> TASK BRIEF: Repeat exactly the lines of the entries below from the one with "Keep writing the" through the one with "ring to ring.", both ends included, and nothing else.

> LISTED ENTRIES:
++++++++++
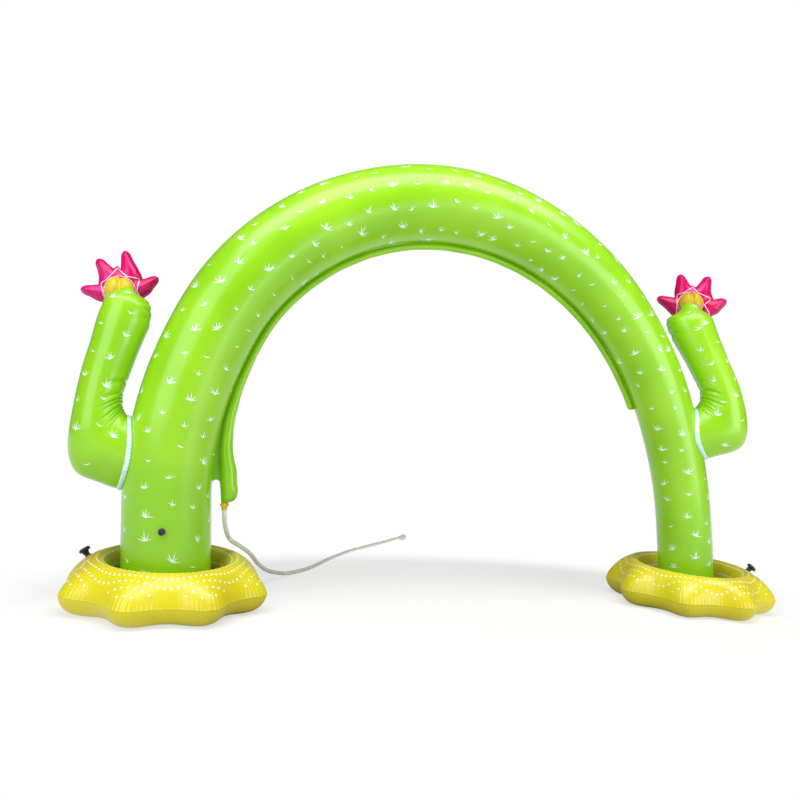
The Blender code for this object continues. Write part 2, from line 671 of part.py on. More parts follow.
++++++++++
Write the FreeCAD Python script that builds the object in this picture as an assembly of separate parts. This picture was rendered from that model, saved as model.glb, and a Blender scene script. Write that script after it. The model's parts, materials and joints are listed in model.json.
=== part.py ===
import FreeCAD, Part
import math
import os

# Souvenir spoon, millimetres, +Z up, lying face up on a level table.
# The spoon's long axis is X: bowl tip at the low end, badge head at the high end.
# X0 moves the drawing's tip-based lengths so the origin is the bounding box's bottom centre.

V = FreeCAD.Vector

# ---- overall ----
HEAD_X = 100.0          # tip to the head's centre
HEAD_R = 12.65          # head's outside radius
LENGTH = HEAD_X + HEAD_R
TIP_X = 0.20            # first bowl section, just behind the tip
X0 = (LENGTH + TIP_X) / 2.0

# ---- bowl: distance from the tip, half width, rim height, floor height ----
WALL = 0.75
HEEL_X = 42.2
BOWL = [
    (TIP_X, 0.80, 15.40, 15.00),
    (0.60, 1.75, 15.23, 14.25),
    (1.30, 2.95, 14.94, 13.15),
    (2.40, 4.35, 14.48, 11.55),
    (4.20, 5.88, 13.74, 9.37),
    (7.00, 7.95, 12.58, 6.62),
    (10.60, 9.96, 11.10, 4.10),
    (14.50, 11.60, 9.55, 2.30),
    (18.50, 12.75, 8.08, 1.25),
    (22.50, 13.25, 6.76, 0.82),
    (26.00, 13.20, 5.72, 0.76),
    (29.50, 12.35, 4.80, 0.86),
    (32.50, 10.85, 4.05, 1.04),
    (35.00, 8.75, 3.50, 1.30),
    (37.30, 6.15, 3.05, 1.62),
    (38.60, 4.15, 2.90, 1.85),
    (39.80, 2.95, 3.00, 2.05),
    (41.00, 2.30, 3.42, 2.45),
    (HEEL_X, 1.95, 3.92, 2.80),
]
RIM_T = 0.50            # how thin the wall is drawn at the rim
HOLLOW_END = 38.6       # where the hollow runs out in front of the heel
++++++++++
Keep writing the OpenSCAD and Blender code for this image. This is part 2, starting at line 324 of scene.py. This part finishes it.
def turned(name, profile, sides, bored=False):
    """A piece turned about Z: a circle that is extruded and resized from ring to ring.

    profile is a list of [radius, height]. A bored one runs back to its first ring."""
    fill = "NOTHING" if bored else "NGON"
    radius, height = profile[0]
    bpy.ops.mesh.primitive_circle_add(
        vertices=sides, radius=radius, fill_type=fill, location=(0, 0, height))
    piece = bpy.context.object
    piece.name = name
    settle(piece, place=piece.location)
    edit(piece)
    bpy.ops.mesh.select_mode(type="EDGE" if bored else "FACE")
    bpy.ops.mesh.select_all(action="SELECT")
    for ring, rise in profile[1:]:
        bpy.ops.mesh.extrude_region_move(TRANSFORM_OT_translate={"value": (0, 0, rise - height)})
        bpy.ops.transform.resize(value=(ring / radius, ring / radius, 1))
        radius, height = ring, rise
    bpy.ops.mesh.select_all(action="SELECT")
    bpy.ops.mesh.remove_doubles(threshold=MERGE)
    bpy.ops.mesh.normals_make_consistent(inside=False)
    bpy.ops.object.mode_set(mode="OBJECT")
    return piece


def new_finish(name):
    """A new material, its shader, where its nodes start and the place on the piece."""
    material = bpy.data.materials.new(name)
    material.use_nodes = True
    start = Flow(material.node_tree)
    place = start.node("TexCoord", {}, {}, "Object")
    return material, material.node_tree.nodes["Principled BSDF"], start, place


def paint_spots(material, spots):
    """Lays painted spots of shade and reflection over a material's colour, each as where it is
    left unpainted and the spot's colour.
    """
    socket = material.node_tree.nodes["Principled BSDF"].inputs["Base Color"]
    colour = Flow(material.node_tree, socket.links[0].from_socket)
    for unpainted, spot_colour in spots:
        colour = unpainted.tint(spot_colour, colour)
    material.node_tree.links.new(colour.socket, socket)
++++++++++
> SOLUTION TO THIS TASK:
Keep writing the OpenSCAD and Blender code for this image. This is part 2, starting at line 324 of scene.py. This part finishes it.
def turned(name, profile, sides, bored=False):
    """A piece turned about Z: a circle that is extruded and resized from ring to ring.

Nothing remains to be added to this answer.